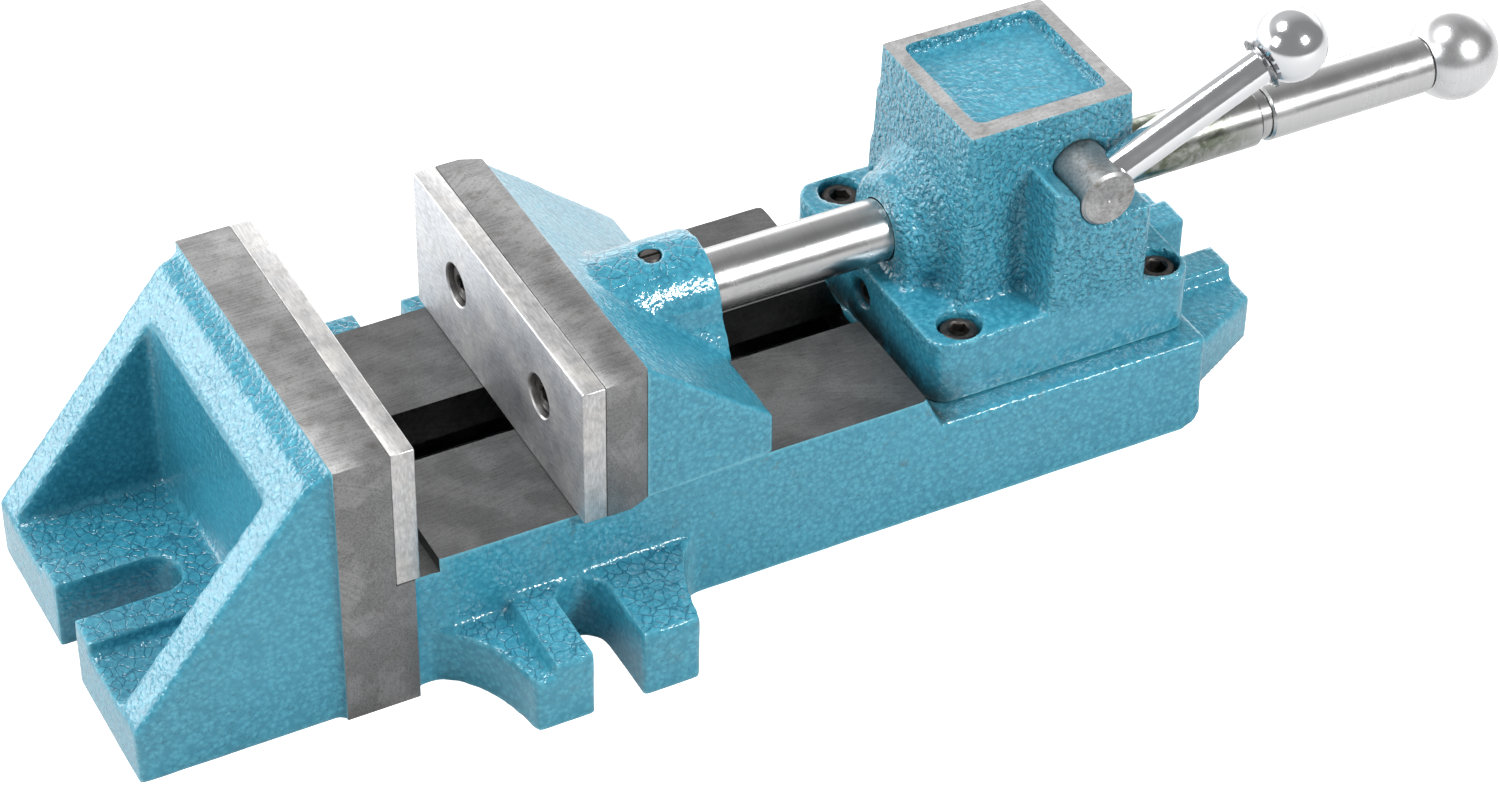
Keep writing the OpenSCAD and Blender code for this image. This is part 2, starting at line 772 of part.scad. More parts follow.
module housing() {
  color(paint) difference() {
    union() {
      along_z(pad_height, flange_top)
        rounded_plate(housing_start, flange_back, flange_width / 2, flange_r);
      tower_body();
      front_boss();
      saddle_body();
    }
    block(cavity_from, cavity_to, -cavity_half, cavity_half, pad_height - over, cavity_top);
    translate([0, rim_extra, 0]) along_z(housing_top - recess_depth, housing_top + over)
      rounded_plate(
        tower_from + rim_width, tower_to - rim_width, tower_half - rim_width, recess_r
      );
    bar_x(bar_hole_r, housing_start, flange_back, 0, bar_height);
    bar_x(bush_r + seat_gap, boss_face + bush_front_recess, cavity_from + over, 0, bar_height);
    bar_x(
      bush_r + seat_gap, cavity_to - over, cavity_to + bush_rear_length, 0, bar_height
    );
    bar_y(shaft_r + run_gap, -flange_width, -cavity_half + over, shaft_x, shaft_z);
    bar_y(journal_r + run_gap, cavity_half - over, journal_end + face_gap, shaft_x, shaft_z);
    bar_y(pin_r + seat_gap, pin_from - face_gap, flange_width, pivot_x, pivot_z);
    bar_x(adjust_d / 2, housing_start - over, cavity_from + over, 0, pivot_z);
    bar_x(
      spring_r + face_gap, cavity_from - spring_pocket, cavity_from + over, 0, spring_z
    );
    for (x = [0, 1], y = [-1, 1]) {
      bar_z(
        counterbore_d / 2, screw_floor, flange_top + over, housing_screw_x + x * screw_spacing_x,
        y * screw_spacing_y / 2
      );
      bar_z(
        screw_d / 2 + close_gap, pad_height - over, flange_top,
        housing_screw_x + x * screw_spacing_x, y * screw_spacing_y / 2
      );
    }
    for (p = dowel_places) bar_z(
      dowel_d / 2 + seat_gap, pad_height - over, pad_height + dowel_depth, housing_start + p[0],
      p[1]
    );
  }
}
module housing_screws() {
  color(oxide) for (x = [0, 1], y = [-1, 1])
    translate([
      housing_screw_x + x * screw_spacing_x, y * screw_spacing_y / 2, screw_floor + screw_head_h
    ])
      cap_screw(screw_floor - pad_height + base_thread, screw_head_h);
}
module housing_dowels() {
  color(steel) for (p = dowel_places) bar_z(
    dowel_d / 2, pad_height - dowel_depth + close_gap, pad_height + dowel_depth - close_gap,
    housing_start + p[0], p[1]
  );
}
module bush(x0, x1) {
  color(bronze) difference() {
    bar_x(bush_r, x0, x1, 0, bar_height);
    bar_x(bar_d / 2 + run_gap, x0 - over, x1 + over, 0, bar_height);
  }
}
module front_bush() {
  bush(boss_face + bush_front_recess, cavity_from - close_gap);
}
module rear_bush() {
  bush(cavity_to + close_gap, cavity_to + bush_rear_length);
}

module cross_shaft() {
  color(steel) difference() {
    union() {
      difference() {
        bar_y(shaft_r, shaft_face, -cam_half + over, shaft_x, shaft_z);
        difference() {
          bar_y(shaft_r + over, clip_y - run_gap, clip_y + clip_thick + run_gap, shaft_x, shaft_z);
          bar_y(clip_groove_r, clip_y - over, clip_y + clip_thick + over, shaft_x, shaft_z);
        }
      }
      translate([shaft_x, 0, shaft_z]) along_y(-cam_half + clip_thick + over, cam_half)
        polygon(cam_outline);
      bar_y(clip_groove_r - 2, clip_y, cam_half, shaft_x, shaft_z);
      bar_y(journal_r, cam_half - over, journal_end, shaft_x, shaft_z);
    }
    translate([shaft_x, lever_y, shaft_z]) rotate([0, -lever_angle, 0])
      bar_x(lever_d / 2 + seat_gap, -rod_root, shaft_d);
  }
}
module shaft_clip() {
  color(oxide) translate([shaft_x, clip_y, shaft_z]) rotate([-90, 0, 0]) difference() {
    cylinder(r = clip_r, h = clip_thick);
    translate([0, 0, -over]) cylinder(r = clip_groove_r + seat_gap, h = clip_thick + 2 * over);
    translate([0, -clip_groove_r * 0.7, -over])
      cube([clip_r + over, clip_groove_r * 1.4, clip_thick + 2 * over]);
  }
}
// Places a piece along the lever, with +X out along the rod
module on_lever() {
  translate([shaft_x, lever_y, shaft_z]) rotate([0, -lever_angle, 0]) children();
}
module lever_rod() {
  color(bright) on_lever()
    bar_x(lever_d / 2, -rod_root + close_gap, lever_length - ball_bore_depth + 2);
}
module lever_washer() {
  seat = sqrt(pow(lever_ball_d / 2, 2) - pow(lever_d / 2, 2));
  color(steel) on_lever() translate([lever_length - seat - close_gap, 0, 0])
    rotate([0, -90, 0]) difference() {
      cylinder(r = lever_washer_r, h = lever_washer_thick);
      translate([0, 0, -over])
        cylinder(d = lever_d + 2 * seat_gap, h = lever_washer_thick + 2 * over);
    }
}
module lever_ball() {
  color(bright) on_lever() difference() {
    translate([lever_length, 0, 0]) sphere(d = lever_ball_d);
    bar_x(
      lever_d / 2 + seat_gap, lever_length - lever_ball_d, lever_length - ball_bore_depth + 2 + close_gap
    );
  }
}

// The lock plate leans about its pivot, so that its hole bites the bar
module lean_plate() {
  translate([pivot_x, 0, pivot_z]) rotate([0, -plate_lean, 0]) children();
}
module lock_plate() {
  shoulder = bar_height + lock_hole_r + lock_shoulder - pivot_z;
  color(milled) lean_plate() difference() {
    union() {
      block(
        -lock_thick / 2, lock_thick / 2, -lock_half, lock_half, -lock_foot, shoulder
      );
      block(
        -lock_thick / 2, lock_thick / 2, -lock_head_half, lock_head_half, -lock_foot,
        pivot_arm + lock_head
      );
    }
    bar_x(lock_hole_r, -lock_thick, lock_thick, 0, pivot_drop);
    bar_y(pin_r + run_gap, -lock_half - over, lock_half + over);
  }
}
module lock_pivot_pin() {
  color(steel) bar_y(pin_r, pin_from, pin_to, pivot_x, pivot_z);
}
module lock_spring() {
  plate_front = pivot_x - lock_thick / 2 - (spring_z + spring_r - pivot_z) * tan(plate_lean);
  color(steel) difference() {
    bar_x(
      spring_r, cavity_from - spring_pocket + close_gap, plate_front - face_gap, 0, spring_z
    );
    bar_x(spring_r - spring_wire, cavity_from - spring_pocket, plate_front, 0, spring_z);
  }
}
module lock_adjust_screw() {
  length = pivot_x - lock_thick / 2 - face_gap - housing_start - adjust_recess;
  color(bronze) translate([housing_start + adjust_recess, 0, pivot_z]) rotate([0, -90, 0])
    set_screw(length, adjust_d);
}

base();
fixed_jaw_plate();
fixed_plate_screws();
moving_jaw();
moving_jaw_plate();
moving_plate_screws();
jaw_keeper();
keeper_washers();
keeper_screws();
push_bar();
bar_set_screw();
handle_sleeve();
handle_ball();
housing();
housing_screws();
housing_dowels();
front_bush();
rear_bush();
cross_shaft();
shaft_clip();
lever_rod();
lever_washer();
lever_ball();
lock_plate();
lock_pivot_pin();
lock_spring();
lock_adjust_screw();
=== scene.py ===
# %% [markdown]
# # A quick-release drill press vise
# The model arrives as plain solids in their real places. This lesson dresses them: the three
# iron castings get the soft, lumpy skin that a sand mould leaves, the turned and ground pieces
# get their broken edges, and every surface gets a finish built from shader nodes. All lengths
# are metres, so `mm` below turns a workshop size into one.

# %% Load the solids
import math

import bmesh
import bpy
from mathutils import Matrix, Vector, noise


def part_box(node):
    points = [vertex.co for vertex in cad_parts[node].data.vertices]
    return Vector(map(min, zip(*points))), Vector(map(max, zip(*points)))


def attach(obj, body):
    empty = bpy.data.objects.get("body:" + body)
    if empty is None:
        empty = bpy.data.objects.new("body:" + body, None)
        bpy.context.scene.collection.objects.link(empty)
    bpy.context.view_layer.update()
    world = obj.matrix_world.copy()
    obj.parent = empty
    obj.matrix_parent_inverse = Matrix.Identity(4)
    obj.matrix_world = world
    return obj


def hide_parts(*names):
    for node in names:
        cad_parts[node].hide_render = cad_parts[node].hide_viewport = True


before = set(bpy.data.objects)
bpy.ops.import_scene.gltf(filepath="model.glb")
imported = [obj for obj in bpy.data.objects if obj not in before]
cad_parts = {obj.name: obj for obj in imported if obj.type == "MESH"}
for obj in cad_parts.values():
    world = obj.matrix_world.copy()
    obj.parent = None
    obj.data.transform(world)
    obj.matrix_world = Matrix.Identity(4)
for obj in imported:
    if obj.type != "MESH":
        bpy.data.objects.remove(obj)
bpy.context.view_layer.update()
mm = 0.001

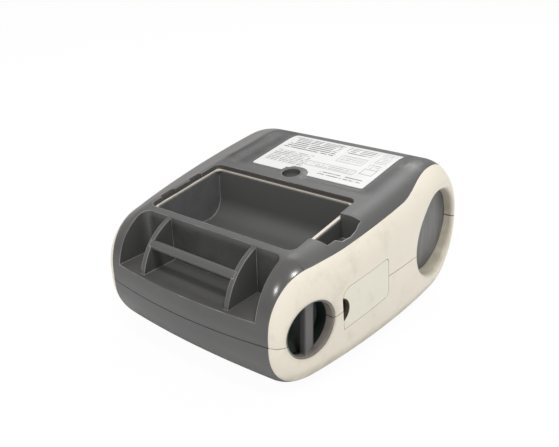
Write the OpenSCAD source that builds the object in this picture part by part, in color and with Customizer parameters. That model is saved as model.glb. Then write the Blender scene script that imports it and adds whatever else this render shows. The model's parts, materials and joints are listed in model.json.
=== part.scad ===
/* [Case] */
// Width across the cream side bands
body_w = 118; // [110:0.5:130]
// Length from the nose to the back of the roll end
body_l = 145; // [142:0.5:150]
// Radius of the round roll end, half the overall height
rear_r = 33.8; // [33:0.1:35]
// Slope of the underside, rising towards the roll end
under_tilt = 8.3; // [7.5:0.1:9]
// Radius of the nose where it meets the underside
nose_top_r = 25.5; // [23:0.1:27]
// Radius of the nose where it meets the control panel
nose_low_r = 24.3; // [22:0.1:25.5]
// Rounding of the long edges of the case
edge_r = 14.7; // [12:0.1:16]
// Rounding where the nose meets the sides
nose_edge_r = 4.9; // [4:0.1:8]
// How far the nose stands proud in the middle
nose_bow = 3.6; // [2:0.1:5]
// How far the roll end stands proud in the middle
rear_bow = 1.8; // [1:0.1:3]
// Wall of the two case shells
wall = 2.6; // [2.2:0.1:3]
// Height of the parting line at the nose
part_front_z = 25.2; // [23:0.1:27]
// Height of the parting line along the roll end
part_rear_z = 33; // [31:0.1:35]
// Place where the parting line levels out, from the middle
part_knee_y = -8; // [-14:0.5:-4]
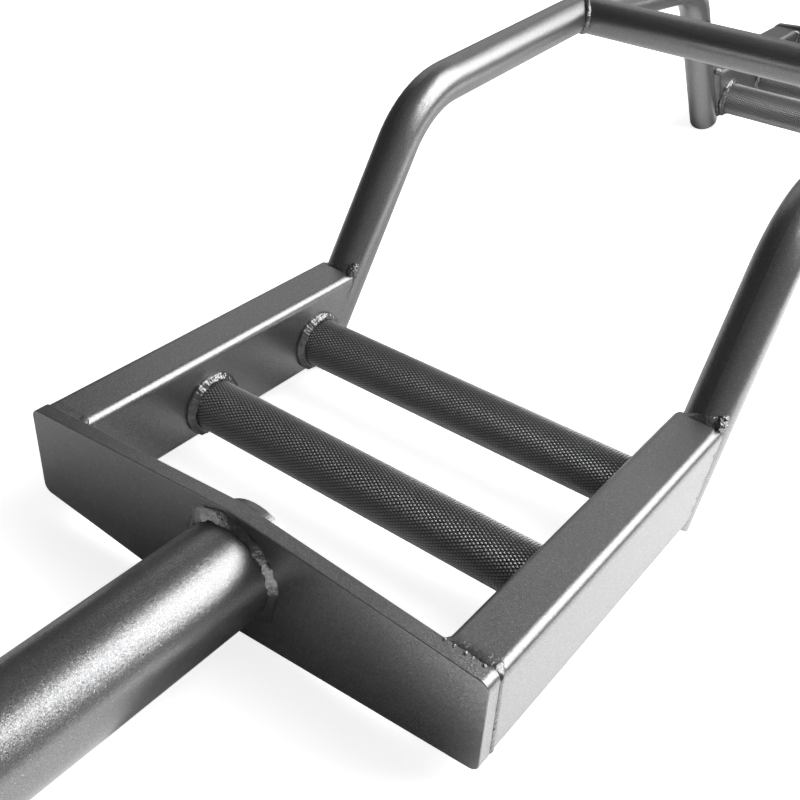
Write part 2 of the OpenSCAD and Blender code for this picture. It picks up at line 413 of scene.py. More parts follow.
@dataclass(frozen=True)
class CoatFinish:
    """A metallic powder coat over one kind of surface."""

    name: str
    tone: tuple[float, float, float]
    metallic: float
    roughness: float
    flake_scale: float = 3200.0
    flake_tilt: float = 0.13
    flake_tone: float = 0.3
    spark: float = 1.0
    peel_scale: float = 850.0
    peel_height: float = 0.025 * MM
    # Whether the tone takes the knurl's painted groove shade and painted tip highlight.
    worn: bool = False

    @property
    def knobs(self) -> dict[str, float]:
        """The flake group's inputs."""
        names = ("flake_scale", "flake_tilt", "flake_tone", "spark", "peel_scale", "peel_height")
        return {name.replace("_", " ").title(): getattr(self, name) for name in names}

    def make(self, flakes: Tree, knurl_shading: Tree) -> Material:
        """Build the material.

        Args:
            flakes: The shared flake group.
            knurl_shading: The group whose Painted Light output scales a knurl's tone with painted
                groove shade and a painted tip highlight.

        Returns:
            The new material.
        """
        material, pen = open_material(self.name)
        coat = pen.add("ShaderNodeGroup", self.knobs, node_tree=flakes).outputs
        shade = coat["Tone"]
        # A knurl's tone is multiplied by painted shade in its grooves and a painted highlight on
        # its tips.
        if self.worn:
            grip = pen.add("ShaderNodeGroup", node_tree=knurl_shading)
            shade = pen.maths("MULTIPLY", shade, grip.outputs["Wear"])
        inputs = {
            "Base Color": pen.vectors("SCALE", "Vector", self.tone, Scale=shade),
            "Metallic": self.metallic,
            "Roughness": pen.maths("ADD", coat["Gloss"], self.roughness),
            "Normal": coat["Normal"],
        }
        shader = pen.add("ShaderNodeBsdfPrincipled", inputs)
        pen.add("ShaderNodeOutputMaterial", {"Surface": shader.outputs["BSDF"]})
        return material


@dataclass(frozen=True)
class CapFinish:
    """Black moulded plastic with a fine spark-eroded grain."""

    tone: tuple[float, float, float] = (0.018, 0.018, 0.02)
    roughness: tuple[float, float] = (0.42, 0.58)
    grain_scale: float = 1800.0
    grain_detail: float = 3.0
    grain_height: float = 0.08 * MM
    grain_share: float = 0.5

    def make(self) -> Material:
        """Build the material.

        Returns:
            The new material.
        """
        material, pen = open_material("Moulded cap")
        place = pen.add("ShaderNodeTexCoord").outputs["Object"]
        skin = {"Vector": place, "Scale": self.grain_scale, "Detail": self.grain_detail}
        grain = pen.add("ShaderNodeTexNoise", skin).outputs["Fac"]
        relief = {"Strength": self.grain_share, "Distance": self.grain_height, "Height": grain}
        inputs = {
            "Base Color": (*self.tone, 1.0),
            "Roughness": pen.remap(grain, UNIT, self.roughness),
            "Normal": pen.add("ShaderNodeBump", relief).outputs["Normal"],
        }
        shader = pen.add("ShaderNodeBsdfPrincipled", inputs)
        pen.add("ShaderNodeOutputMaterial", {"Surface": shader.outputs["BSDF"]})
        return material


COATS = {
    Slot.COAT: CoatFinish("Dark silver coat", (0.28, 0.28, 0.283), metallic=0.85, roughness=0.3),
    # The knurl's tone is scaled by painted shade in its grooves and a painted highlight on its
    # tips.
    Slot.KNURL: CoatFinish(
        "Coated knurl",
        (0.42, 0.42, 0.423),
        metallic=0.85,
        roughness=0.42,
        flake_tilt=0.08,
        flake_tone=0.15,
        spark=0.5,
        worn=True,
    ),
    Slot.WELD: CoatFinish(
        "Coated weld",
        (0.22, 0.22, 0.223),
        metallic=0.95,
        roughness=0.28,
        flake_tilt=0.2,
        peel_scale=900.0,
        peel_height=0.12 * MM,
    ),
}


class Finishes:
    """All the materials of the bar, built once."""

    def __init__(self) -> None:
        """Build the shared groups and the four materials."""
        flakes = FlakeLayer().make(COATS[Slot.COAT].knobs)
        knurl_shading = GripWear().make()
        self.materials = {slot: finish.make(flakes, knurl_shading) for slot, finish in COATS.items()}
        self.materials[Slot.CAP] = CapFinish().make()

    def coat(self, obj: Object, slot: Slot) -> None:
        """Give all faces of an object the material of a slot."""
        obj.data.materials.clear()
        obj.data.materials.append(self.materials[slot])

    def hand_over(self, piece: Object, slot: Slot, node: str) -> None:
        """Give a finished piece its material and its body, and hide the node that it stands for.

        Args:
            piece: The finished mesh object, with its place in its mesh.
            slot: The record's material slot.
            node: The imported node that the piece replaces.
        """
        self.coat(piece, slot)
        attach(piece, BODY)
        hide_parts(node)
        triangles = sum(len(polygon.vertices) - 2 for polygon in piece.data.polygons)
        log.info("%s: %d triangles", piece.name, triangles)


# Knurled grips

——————

» WHAT YOU NEED TO DO: As listed above, the lines from the line with "bpy.data.objects.remove(obj)" to the line with "Write the OpenSCAD" are to be echoed exactly, with both ends included and nothing added.

» EXERCISE ANSWER:
        bpy.data.objects.remove(obj)
bpy.context.view_layer.update()
mm = 0.001

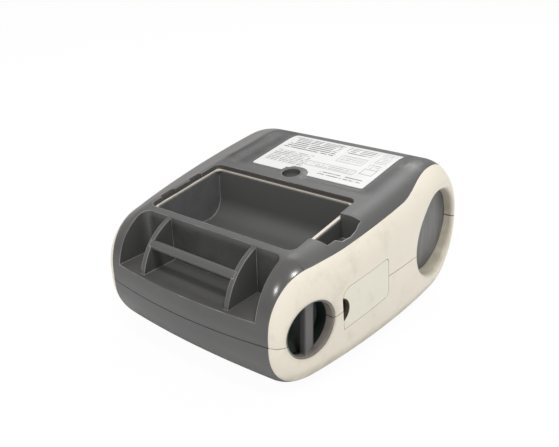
Write the OpenSCAD source that builds the object in this picture part by part, in color and with Customizer parameters. That model is saved as model.glb. Then write the Blender scene script that imports it and adds whatever else this render shows. The model's parts, materials and joints are listed in model.json.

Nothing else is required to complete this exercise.